El último maestro del aire está lejos de ser una película perfecta. Shyamalan incurre en múltiples sobreexplicaciones y la narración cae en unos cuantos baches. Incluso así, ostenta una energía propia, exclusiva, que la pone en un lugar diferente de muchas de las adaptaciones que se están haciendo en Hollywood, demostrando que, a diferencia de lo que muchos creen, el problema no pasa por basarse en material ajeno, sino por la creatividad que se aplica en el procedimiento.

El filme de Shyamalan (porque es de él, porque se notan sus obsesiones autorales, para bien y para mal) esquiva en numerosos pasajes el lugar fácil de mera presentación o de apelación a territorios comunes conocidos por los fanáticos, concentrándose, antes que nada, en contar una historia que incluye amores, odios, dudas, certezas, sacrificios, aprendizajes.

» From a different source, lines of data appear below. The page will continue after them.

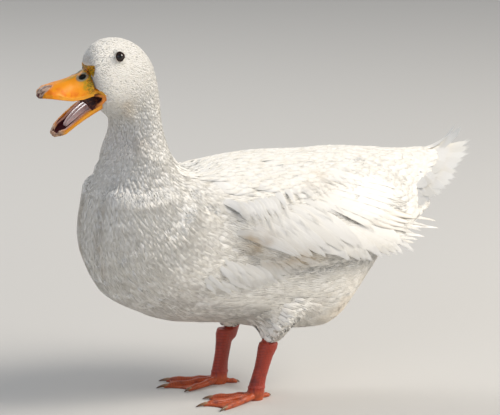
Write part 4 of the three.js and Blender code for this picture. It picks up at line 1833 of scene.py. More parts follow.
@dataclass
class Tail:
    """The tail's stiff feathers, fanned like a shallow roof.

    Attributes:
        root: Where the fan spreads from.
        spread: The outermost feathers' angle from straight behind.
        middle: Reach of the middle feathers.
        outer: Reach of the outermost ones.
        rise: How much higher the middle feathers end than they start.
        droop: How far the outermost ones hang below the middle.
        pairs: Feathers on each side.
        width: A feather's full width.
        shingle: How steeply they tilt sideways, the middle ones lying on top.
        curl: How far the middle pair's tips turn up.
        sunk: How far the lowest layer lies below the fan's surface.
        layer_gap: How far the second layer lies above the first.
        vane: The feathers' shape.
    """

    root: tuple[float, float, float] = (171.2 * MM, 0.0, 258 * MM)
    spread: float = math.radians(80)
    middle: float = 120 * MM
    outer: float = 68 * MM
    rise: float = 33 * MM
    droop: float = 108 * MM
    pairs: int = 14
    width: float = 19 * MM
    shingle: float = 0.1
    curl: float = 20 * MM
    sunk: float = 1.5 * MM
    layer_gap: float = 1.8 * MM
    vane: Vane = Vane(9, 9, 0.88, 0.5, 0.5, 0.14, 0.08, 0.18 * MM, closing=1.2)

    def place(self, turn: float, out: float) -> Array:
        """Returns a place of the fan at a share of its spread and a distance from its root.

        Args:
            turn: The share of its spread, from minus one to one.
            out: The distance from its root.

        Returns:
            The place.
        """
        angle = turn * self.spread
        part = out / self.middle
        height = self.rise * part**1.4 - self.droop * abs(turn) ** 1.3 * part
        return np.array(self.root) + (out * math.cos(angle), out * math.sin(angle), height)

    def build(self, skin_map: SkinMap, finish: Material) -> Object:
        """Lays the tail's feathers from the outermost to the middle ones.

        Args:
            skin_map: Where places of the body are on the skin's bake map.
            finish: The feathers' material.

        Returns:
            The piece.
        """
        plumes = Plumes(skin_map)
        random = np.random.default_rng(5)
        for layer, (share, reach_share) in enumerate(((1.0, 1.0), (0.8, 0.78))):
            for pair in range(self.pairs):
                for side in (-1, 1):
                    turn = side * share * (1 - (pair + 0.5) / self.pairs)
                    reach = lerp(self.middle, self.outer, abs(turn) ** 0.7) * reach_share
                    reach *= random.uniform(0.93, 1.0)
                    curl = random.uniform(0, 3) * MM
                    if layer == 0 and pair == self.pairs - 1:
                        curl, reach = self.curl, 0.9 * reach
                    shape, faces = self.vane.shape(40 + pair + 9 * layer)
                    points, out = self.blade(turn, reach, curl, layer, shape)
                    plumes.add(points, shape, faces, out, random.random())
        return plumes.build("plumes_tail", finish)

    def blade(
        self, turn: float, reach: float, curl: float, layer: int, shape: Array
    ) -> tuple[Array, Array]:
        """Places the vertices of one feather.

        Args:
            turn: Its place in the fan, from minus one to one.
            reach: How far from the fan's root it ends.
            curl: How far its tip curls up.
            layer: The layer that it lies in, the longest being the first.
            shape: The vane's own layout.

        Returns:
            The vertices' places and the way up.
        """
        points = []
        for across, along, _, raised in shape:
            out = lerp(0.2 * self.middle, reach, along)
            here = self.place(turn, out)
            beside = unit(self.place(turn + 0.02, out) - self.place(turn - 0.02, out))
            up = unit(np.cross(unit(self.place(turn, out + MM) - here), beside))
            up = up if up[2] > 0 else -up
            tilt = self.shingle * across * self.width * np.sign(turn)
            stack = self.layer_gap * layer - self.sunk + raised - tilt
            points.append(here + beside * across * self.width + up * (stack + curl * along**3))
        return np.array(points), np.array((0.0, 0.0, 1.0))


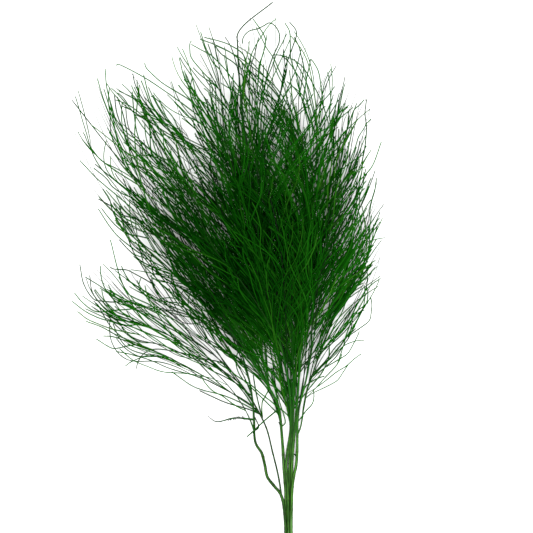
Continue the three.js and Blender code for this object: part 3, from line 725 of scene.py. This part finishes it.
def grow_threads(roots, rule):
    """The threads' lines from root to tip, and the root that each grows from."""
    which = np.arange(rule["count"])
    chance = drawn_for(THREAD_DRAW, rule["kind"], which)
    angle = tip_angles(rule["crowded"], (which * GOLDEN + ANGLE_STIR * chance("angle")) % 1)
    ragged = chance("ragged") ** read(rule["power"], angle)
    share = lerp(rule.get("outermost", 1), read(rule["innermost"], angle), ragged)
    depth = swing(1, chance("depth"))
    tips = place_in_head(angle, share, depth)
    length = lerp(rule["shortest"], read(rule["longest"], angle), chance("length"))
    length = np.minimum(length, rule.get("longest_by_reach", LONGEST_BY_REACH) * reach_in_head(tips))
    along_line = np.linspace(0, 1, THREAD_STEPS)
    phase = 2 * np.pi * (chance("phase")[:, None] + WAVES * along_line)
    turned = swing(LEAN, chance("lean"))[:, None]
    turned = turned + swing(TIP_SWAY, chance("sway"))[:, None] * smoothstep(along_line, SWAY_FROM, 1)
    turned = turned + WAVE_ANGLE * chance("wave")[:, None] * np.sin(phase)
    lines = traced_back(tips, length, either_side(chance("side")) * SIDE_SHIFT, turned)
    lines[..., 2] = height_in_head(share_in_head(lines), depth[:, None])
    chosen = nearest_root(lines[:, 0], unit(lines[:, 2] - lines[:, 0]), roots)
    near = np.linalg.norm(roots["near"][chosen] - lines[:, 0], axis=1) < FARTHEST_LIMB
    near &= reach_in_head(tips) > read(rule["nearest"], angle)
    near[near] = place_in_group(chosen[near]) < MOST_PER_ROOT
    lines, chosen, depth = lines[near], chosen[near], depth[near]
    root = roots["points"][chosen]
    bend = 1 - smoothstep(np.linspace(0, 1, THREAD_STEPS + 1), 0, BEND_SHARE)
    lines[..., :2] += (root - lines[:, 0])[:, None, :2] * bend[:, None]
    share = share_in_head(lines)
    root_depth = depth_in_head(share[:, 0], root[:, 2])
    lines[..., 2] = height_in_head(share, lerp(depth[:, None], root_depth[:, None], bend))
    lines[:, 1:, 2] = settled(lines[:, 1:, 2], THREAD_RADII[0])
    hooked = np.maximum(0, (chance("hook")[near] - UNHOOKED) / (1 - UNHOOKED))
    ending = heading_angle(lines[:, -1] - lines[:, -2])
    curl = swing(CURL, chance("curl")[near]) * (1 + HOOK * hooked) + CURL_UPRIGHT * (STRAIGHT_UP - ending)
    lines = curled(smooth_line(lines, FINER), curl, WIGGLE * chance("wiggle")[near], chance("phase")[near])
    return lines, chosen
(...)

Y sí, también las puertas abiertas a futuras continuaciones. En lo que refiere a esto, no deja de ser llamativo que El último maestro del aire evidencia una mayor economía narrativa que filmes con mucho más prestigio y consenso crítico como La comunidad del anillo o la primera parte de la saga de X-men. De ahí que los dos últimos planos adquieran la importancia, la relevancia que buscaban. Porque anuncian enfrentamientos futuros, nuevos interrogantes, más por descubrir y disfrutar. Y porque certifican la habilidad de irritar –en el mejor de los sentidos- a un cineasta que siempre tiene algo original para ofrecer. Bendito sea por eso.